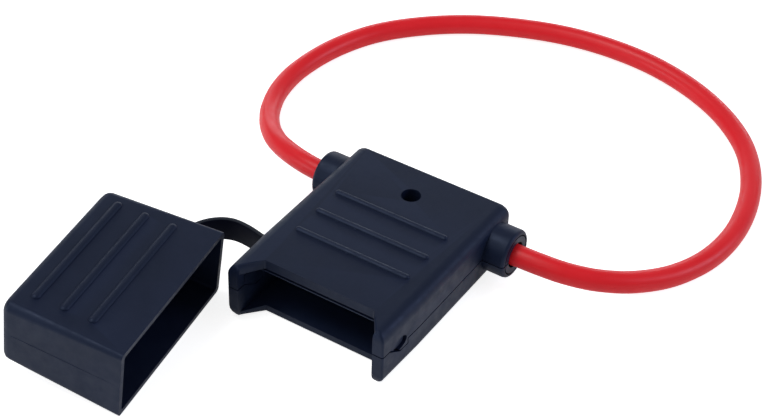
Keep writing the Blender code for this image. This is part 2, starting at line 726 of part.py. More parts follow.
def build_conductor(name, side, parent):
    """The stripped end of the wire, from the insulation into the crimp barrel."""
    radius = CONDUCTOR_DIAMETER / 2
    outline = circle(GLAND_Y, BODY_MIDDLE_Z, radius, radius, SMALL_ROUND_SEGMENTS)
    outer = side * (INSULATION_END - PART_GAP)
    inner = side * (BLADE_PITCH / 2 - BARREL_LENGTH / 2)
    return make_object(name, prism(outline, "X", inner, outer), COPPER, parent)


def smooth_path(points, spacing):
    """Points at an even spacing along a smooth curve through the given ones."""
    dense = [points[0]]
    for index in range(len(points) - 1):
        here, after = points[index], points[index + 1]
        before = points[index - 1] if index else here - (after - here)
        last = index == len(points) - 2
        beyond = after + (after - here) if last else points[index + 2]
        span = (after - here).length
        leave = (after - before) * span / ((here - before).length + span)
        reach = (beyond - here) * span / ((beyond - after).length + span)
        for step in range(1, ROUTE_STEPS + 1):
            t = step / ROUTE_STEPS
            dense.append(
                here * (2 * t**3 - 3 * t**2 + 1) + leave * (t**3 - 2 * t**2 + t)
                + after * (3 * t**2 - 2 * t**3) + reach * (t**3 - t**2))
    lengths = [0.0]
    for a, b in zip(dense, dense[1:]):
        lengths.append(lengths[-1] + (b - a).length)
    count = max(2, round(lengths[-1] / spacing))
    even, place = [], 0
    for step in range(count + 1):
        goal = lengths[-1] * step / count
        while place < len(dense) - 2 and lengths[place + 1] < goal:
            place += 1
        share = (goal - lengths[place]) / (lengths[place + 1] - lengths[place])
        even.append(dense[place].lerp(dense[place + 1], share))
    return even


def wire_points():
    """The whole wire: out of the left gland, round the loop and into the right gland."""
    across = (INSULATION_END, BODY_HALF, GLAND_REACH)
    left = [Vector((-x, GLAND_Y, BODY_MIDDLE_Z)) for x in across]
    right = [Vector((x, GLAND_Y, BODY_MIDDLE_Z)) for x in reversed(across)]
    loop = [Vector((x * MM, y * MM + GLAND_Y, z * MM)) for x, y, z in WIRE_ROUTE_MM]
    return smooth_path(left + loop + right, WIRE_POINT_SPACING)


def build_wire(parent):
    data = bpy.data.curves.new("wire_loop", "CURVE")
    data.dimensions = "3D"
    data.bevel_depth = WIRE_DIAMETER / 2
    data.bevel_resolution = WIRE_BEVEL_STEPS
    data.use_fill_caps = True
    points = wire_points()
    spline = data.splines.new("POLY")
    spline.points.add(len(points) - 1)
    for target, point in zip(spline.points, points):
        target.co = (*point, 1.0)
    spline.use_smooth = True
    data.materials.append(material(INSULATION))
    obj = bpy.data.objects.new("wire_loop", data)
    bpy.context.scene.collection.objects.link(obj)
    obj.parent = parent
    return obj


# Cap

def tapered_box(half_width, half_height, y_open, y_closed, draft, open_radius, end_radius):
    """A box along Y that narrows towards its closed end, where all its edges are round."""
    def ring(a, b, radius):
        corners = [(-a, -b, radius), (a, -b, radius), (a, b, radius), (-a, b, radius)]
        return round_corners(corners, CAP_EDGE_STEPS)

    rings = [[(p.x, y_open, p.y) for p in ring(half_width, half_height, open_radius)]]
    a, b = half_width - draft, half_height - draft
    for angle in quarter(CAP_EDGE_STEPS):
        inset = end_radius * (1 - cos(angle))
        y = y_closed + end_radius * (1 - sin(angle))
        rings.append(
            [(p.x * (1 - inset / a), y, p.y * (1 - inset / b)) for p in ring(a, b, end_radius)])
    return loft(rings)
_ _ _
▶ **Given task**
Include the first line, the line containing "return smooth_path(left +", and every line between them, copied exactly from the material above; output no other line.

▶ **Reply to the exercise**
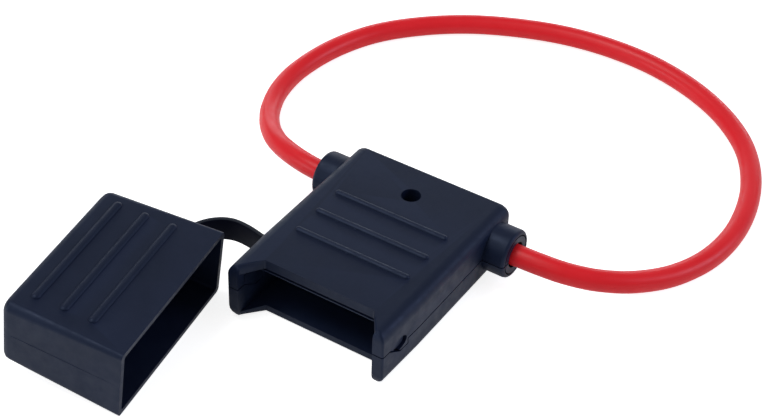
Keep writing the Blender code for this image. This is part 2, starting at line 726 of part.py. More parts follow.
def build_conductor(name, side, parent):
    """The stripped end of the wire, from the insulation into the crimp barrel."""
    radius = CONDUCTOR_DIAMETER / 2
    outline = circle(GLAND_Y, BODY_MIDDLE_Z, radius, radius, SMALL_ROUND_SEGMENTS)
    outer = side * (INSULATION_END - PART_GAP)
    inner = side * (BLADE_PITCH / 2 - BARREL_LENGTH / 2)
    return make_object(name, prism(outline, "X", inner, outer), COPPER, parent)


def smooth_path(points, spacing):
    """Points at an even spacing along a smooth curve through the given ones."""
    dense = [points[0]]
    for index in range(len(points) - 1):
        here, after = points[index], points[index + 1]
        before = points[index - 1] if index else here - (after - here)
        last = index == len(points) - 2
        beyond = after + (after - here) if last else points[index + 2]
        span = (after - here).length
        leave = (after - before) * span / ((here - before).length + span)
        reach = (beyond - here) * span / ((beyond - after).length + span)
        for step in range(1, ROUTE_STEPS + 1):
            t = step / ROUTE_STEPS
            dense.append(
                here * (2 * t**3 - 3 * t**2 + 1) + leave * (t**3 - 2 * t**2 + t)
                + after * (3 * t**2 - 2 * t**3) + reach * (t**3 - t**2))
    lengths = [0.0]
    for a, b in zip(dense, dense[1:]):
        lengths.append(lengths[-1] + (b - a).length)
    count = max(2, round(lengths[-1] / spacing))
    even, place = [], 0
    for step in range(count + 1):
        goal = lengths[-1] * step / count
        while place < len(dense) - 2 and lengths[place + 1] < goal:
            place += 1
        share = (goal - lengths[place]) / (lengths[place + 1] - lengths[place])
        even.append(dense[place].lerp(dense[place + 1], share))
    return even


def wire_points():
    """The whole wire: out of the left gland, round the loop and into the right gland."""
    across = (INSULATION_END, BODY_HALF, GLAND_REACH)
    left = [Vector((-x, GLAND_Y, BODY_MIDDLE_Z)) for x in across]
    right = [Vector((x, GLAND_Y, BODY_MIDDLE_Z)) for x in reversed(across)]
    loop = [Vector((x * MM, y * MM + GLAND_Y, z * MM)) for x, y, z in WIRE_ROUTE_MM]
    return smooth_path(left + loop + right, WIRE_POINT_SPACING)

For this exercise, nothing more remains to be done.